La formazione scaligera ci ha provato, indubbiamente, e ha offerto qualche segnale di vitalità: ma guai a perdere fin troppo il senso della prospettiva. Perché in fin dei conti l’Inter non avrà scintillato per gioco ma non ha neanche sofferto in maniera eccessiva le iniziative gialloblu, il rigore è stato nel complesso una generosa concessione frutto di un disimpegno gestito malissimo da Danilo D’Ambrosio ma alla fine grandi parate di Samir Handanovic non se ne sono contate, come d’altronde nemmeno Nicolas alla fine si è dovuto sporcare fin troppo le mani. Ma se alla fine, in una gara dove lo scontro tra rapporti di forza ha generato un impatto zero o giù di lì, il risultato finale ha sorriso all’Inter, allora si può trarre la conclusione che a prevalere non è stato soltanto il maggior tasso tecnico dei nerazzurri rispetto agli avversari.

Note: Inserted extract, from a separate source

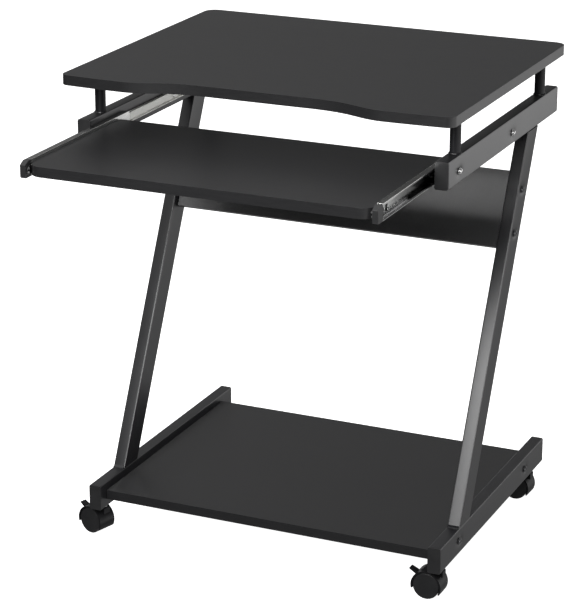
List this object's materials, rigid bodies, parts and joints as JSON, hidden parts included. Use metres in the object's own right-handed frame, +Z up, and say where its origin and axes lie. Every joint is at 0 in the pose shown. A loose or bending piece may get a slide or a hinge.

Ha prevalso più di ogni altra cosa la sagacia tattica di Luciano Spalletti, che ancora una volta ha saputo giostrare bene i suoi uomini sulla scacchiera imbrigliando ogni velleità degli avversari, studiando bene quelle che potevano essere le potenziali trappole e preferendo badare più alla sostanza che alla brillantezza del gioco. Si è confermata la grande abilità da parte di Spalletti di smontare le certezze dell’avversario, quella che gli ha permesso, tanto per citare un esempio, di uscire indenne dal San Paolo al cospetto di un avversario di alto livello come il Napoli che solo contro l’Inter ha perso mezzo colpo nel suo cammino sfavillante. E ha ben ragione Spalletti a sottolineare la buonissima gara dei suoi, dove hanno prevalso la solidità, il tempismo nel tirare fuori gli artigli al momento al giusto e la capacità del mister di saper modellare a suo piacimento le forti individualità a sua disposizione creando un gruppo capace di svolgere con puntualità i compiti e di aiutarsi, di incoraggiarsi, di sostenersi l’un l’altro. E di rimanere sempre sul pezzo, anche perché alle minime distrazioni partono puntuali le urla del mister per richiamare tutti all’ordine.

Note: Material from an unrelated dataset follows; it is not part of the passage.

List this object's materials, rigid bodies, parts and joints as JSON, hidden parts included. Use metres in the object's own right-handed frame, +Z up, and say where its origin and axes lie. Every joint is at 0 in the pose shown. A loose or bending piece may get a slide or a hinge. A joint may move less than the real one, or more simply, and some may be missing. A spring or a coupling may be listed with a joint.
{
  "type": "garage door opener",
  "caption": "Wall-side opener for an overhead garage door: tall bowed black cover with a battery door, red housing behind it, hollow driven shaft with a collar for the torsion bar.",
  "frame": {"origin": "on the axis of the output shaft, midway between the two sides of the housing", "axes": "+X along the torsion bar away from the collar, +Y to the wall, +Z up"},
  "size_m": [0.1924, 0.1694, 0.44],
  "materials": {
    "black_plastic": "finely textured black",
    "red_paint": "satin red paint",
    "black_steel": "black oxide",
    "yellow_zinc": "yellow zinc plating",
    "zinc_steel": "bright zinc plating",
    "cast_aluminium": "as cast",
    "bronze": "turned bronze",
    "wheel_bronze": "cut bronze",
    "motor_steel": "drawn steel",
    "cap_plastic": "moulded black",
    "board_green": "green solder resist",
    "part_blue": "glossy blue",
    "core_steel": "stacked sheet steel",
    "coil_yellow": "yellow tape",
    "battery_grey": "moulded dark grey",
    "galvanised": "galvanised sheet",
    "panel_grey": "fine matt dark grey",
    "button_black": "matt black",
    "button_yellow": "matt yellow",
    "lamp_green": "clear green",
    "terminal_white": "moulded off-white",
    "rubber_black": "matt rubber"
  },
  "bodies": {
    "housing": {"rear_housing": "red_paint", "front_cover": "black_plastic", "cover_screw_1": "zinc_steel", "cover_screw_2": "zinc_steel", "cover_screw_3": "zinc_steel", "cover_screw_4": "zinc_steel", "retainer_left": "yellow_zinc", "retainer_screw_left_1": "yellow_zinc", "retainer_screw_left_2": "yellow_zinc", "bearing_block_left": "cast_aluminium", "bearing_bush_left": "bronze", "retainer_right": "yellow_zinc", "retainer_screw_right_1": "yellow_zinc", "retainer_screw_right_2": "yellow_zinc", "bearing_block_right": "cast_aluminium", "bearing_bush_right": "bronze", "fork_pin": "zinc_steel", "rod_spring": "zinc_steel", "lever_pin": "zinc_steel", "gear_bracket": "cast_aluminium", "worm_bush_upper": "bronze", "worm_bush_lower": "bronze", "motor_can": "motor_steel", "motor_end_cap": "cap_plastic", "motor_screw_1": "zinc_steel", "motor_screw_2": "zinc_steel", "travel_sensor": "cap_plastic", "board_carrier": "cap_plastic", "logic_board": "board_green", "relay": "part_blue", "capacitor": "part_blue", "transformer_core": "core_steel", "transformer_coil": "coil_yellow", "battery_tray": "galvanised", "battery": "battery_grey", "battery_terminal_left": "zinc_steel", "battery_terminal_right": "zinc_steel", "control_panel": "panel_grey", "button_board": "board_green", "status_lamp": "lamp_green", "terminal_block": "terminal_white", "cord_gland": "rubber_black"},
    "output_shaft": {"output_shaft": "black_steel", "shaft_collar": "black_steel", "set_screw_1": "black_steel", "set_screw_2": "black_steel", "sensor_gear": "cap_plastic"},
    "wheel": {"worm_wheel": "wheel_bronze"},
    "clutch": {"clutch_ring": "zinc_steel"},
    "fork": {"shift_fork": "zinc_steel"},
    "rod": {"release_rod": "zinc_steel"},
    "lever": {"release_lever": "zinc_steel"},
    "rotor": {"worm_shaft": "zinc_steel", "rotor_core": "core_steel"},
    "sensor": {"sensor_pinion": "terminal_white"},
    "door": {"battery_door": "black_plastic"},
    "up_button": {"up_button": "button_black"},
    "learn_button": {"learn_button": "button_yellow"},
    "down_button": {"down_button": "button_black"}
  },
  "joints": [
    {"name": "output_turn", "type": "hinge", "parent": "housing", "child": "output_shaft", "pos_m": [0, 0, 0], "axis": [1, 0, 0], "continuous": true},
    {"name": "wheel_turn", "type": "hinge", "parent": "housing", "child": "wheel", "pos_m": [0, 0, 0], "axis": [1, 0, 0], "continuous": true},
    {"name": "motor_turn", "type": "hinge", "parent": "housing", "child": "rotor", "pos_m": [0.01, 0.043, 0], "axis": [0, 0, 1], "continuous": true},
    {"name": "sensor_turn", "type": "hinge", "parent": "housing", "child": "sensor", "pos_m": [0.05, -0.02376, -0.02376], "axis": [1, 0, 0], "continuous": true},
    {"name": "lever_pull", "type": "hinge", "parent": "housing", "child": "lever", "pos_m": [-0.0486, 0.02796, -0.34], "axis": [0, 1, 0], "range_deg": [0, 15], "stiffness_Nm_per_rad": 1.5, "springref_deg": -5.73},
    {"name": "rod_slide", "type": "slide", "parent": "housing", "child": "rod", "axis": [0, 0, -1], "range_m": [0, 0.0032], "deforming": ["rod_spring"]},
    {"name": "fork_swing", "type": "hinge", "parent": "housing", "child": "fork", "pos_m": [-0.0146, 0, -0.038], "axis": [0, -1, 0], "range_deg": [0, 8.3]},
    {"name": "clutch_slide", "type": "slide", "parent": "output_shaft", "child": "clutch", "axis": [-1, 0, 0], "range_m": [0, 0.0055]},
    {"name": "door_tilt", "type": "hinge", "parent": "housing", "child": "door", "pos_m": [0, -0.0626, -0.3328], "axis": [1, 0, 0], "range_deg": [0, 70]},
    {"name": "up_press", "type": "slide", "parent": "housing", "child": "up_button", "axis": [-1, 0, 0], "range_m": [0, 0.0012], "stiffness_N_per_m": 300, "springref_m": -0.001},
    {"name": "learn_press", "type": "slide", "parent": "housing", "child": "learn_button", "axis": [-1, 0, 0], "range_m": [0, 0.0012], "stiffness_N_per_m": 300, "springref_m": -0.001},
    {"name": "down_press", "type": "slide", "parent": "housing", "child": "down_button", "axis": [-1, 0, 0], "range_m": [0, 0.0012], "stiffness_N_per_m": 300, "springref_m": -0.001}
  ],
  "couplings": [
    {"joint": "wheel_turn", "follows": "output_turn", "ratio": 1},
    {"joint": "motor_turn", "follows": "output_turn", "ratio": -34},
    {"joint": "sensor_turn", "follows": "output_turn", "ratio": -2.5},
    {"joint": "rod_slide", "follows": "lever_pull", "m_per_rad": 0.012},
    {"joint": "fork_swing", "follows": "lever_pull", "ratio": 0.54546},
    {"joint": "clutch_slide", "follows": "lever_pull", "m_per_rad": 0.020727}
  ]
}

Vincere gare come queste indubbiamente aiuta, perché è importante accumulare riserve nella stiva per far fronte a possibili cali di tensione, che mai come in questa stagione potrebbero risultare ferali perché lì davanti nessuno intende mollare l’osso e allora la corsa alle prime posizioni si configura sempre più come una guerra di logoramento, dove gli scontri diretti faranno la differenza e arrivarci col maggior numero di punti possibile è un passaggio cruciale. Certo, il cammino di questa Inter sta diventando sempre più importante, al punto tale da chiedersi come si dovrebbe attutire lo shock di un eventuale calo di risultati. Ma poi si legge che per una partita come Inter-Torino di domenica San Siro si appresta ad accogliere oltre 70mila spettatori, rischiando di avvicinare o addirittura di impattare dati che appartengono più ad un derby o ad un’altra super sfida, e allora si capisce che per il momento questo dubbio può essere bellamente accantonato.